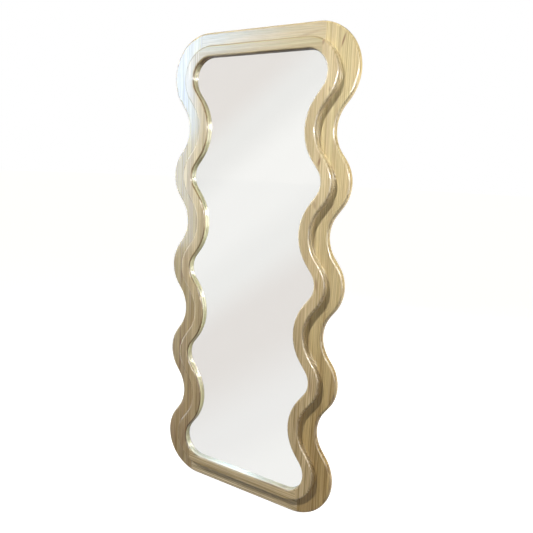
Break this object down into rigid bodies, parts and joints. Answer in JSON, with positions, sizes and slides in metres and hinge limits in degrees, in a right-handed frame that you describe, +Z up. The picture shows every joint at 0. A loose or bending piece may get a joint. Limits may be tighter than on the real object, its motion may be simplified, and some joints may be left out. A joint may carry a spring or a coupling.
{
  "type": "floor mirror",
  "caption": "Tall full-length floor mirror with a wavy-sided light wood frame built in two stepped layers around a recessed plain mirror, with swinging hanger rings on the back.",
  "frame": {"origin": "on the floor, under the middle of the whole part in width and depth", "axes": "+Z up along the long side, +X to the right across the mirror as seen from the front, the mirror faces -Y"},
  "size_m": [0.738, 0.045, 1.702],
  "materials": {
    "wood_light": "clear gloss lacquer on straight-grained light wood",
    "mirror": "silvered float glass",
    "film": "woven safety film",
    "foam": "soft expanded foam",
    "board": "smooth hardboard",
    "screws": "zinc plated",
    "dowels": "raw beech",
    "zinc": "zinc plated",
    "rubber": "matte rubber"
  },
  "bodies": {
    "frame": {"back_top_rail": "wood_light", "back_bottom_rail": "wood_light", "back_left_stile": "wood_light", "back_right_stile": "wood_light", "face_top_rail": "wood_light", "face_bottom_rail": "wood_light", "face_left_stile": "wood_light", "face_right_stile": "wood_light", "mirror_glass": "mirror", "safety_film": "film", "foam_sheet": "foam", "back_panel": "board", "back_panel_screws": "screws", "back_layer_dowels": "dowels", "face_layer_dowels": "dowels", "left_hanger_strap": "zinc", "right_hanger_strap": "zinc", "hanger_screws": "screws", "wall_bumpers": "rubber", "floor_pads": "rubber"},
    "left_ring": {"left_hanger_ring": "zinc"},
    "right_ring": {"right_hanger_ring": "zinc"}
  },
  "joints": [
    {"name": "left_ring_swing", "type": "hinge", "parent": "frame", "child": "left_ring", "pos_m": [-0.32872, 0.0185, 1.552], "axis": [1, 0, 0], "range_deg": [0, 180]},
    {"name": "right_ring_swing", "type": "hinge", "parent": "frame", "child": "right_ring", "pos_m": [0.32872, 0.0185, 1.552], "axis": [1, 0, 0], "range_deg": [0, 180]}
  ]
}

· · · · · · ·

* Work to be completed *
Look above for every line with the word "joints" and copy it.

* The output *
Break this object down into rigid bodies, parts and joints. Answer in JSON, with positions, sizes and slides in metres and hinge limits in degrees, in a right-handed frame that you describe, +Z up. The picture shows every joint at 0. A loose or bending piece may get a joint. Limits may be tighter than on the real object, its motion may be simplified, and some joints may be left out. A joint may carry a spring or a coupling.
  "joints": [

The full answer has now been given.